__Written problem__
Repeat the whole listing below, word for word.

__Provided data__
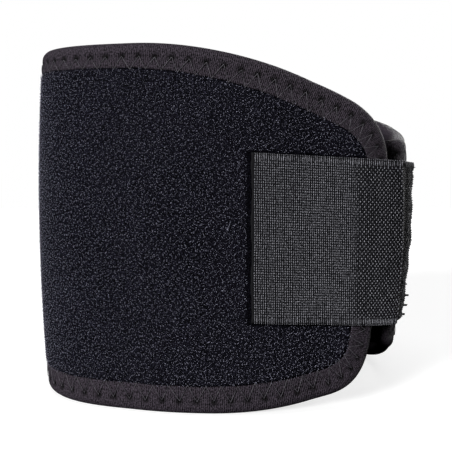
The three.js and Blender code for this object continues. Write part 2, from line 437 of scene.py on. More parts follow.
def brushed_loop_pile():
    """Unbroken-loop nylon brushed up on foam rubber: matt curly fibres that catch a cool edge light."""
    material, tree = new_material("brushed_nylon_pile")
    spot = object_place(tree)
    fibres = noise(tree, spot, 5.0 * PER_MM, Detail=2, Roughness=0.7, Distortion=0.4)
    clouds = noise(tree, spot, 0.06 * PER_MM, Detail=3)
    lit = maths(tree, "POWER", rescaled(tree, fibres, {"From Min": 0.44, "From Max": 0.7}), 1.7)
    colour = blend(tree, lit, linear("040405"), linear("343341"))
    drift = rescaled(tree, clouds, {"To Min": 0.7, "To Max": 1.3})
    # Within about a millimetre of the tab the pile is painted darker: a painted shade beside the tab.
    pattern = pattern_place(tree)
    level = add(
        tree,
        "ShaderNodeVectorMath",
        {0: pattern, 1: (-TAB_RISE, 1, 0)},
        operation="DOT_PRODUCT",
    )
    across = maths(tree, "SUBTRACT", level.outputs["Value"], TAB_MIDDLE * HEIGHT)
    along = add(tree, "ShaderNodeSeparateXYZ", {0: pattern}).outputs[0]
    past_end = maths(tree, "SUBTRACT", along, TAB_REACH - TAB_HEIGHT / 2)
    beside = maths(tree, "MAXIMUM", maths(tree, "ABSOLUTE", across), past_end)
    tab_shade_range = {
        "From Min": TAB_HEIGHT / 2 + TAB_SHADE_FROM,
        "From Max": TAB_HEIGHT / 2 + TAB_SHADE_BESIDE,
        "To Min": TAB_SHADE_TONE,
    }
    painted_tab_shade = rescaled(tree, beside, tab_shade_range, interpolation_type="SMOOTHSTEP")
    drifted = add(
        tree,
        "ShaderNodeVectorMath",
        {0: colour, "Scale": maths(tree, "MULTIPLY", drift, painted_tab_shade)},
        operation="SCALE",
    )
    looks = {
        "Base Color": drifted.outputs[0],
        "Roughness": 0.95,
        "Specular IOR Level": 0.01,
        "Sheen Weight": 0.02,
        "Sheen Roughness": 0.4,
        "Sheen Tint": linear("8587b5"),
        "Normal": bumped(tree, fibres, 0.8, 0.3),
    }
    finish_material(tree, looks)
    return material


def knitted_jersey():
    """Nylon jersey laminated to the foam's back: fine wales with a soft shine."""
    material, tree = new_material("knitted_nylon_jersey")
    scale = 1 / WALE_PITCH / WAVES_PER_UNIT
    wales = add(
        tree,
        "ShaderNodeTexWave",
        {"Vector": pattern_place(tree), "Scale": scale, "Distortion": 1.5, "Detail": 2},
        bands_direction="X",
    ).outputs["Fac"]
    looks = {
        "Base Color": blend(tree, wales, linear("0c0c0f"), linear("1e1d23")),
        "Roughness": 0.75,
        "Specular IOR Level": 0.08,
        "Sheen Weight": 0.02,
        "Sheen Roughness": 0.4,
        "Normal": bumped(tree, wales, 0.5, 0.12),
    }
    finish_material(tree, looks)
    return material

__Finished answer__
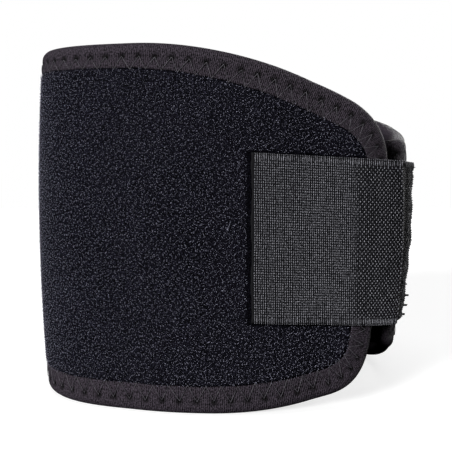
The three.js and Blender code for this object continues. Write part 2, from line 437 of scene.py on. More parts follow.
def brushed_loop_pile():
    """Unbroken-loop nylon brushed up on foam rubber: matt curly fibres that catch a cool edge light."""
    material, tree = new_material("brushed_nylon_pile")
    spot = object_place(tree)
    fibres = noise(tree, spot, 5.0 * PER_MM, Detail=2, Roughness=0.7, Distortion=0.4)
    clouds = noise(tree, spot, 0.06 * PER_MM, Detail=3)
    lit = maths(tree, "POWER", rescaled(tree, fibres, {"From Min": 0.44, "From Max": 0.7}), 1.7)
    colour = blend(tree, lit, linear("040405"), linear("343341"))
    drift = rescaled(tree, clouds, {"To Min": 0.7, "To Max": 1.3})
    # Within about a millimetre of the tab the pile is painted darker: a painted shade beside the tab.
    pattern = pattern_place(tree)
    level = add(
        tree,
        "ShaderNodeVectorMath",
        {0: pattern, 1: (-TAB_RISE, 1, 0)},
        operation="DOT_PRODUCT",
    )
    across = maths(tree, "SUBTRACT", level.outputs["Value"], TAB_MIDDLE * HEIGHT)
    along = add(tree, "ShaderNodeSeparateXYZ", {0: pattern}).outputs[0]
    past_end = maths(tree, "SUBTRACT", along, TAB_REACH - TAB_HEIGHT / 2)
    beside = maths(tree, "MAXIMUM", maths(tree, "ABSOLUTE", across), past_end)
    tab_shade_range = {
        "From Min": TAB_HEIGHT / 2 + TAB_SHADE_FROM,
        "From Max": TAB_HEIGHT / 2 + TAB_SHADE_BESIDE,
        "To Min": TAB_SHADE_TONE,
    }
    painted_tab_shade = rescaled(tree, beside, tab_shade_range, interpolation_type="SMOOTHSTEP")
    drifted = add(
        tree,
        "ShaderNodeVectorMath",
        {0: colour, "Scale": maths(tree, "MULTIPLY", drift, painted_tab_shade)},
        operation="SCALE",
    )
    looks = {
        "Base Color": drifted.outputs[0],
        "Roughness": 0.95,
        "Specular IOR Level": 0.01,
        "Sheen Weight": 0.02,
        "Sheen Roughness": 0.4,
        "Sheen Tint": linear("8587b5"),
        "Normal": bumped(tree, fibres, 0.8, 0.3),
    }
    finish_material(tree, looks)
    return material


def knitted_jersey():
    """Nylon jersey laminated to the foam's back: fine wales with a soft shine."""
    material, tree = new_material("knitted_nylon_jersey")
    scale = 1 / WALE_PITCH / WAVES_PER_UNIT
    wales = add(
        tree,
        "ShaderNodeTexWave",
        {"Vector": pattern_place(tree), "Scale": scale, "Distortion": 1.5, "Detail": 2},
        bands_direction="X",
    ).outputs["Fac"]
    looks = {
        "Base Color": blend(tree, wales, linear("0c0c0f"), linear("1e1d23")),
        "Roughness": 0.75,
        "Specular IOR Level": 0.08,
        "Sheen Weight": 0.02,
        "Sheen Roughness": 0.4,
        "Normal": bumped(tree, wales, 0.5, 0.12),
    }
    finish_material(tree, looks)
    return material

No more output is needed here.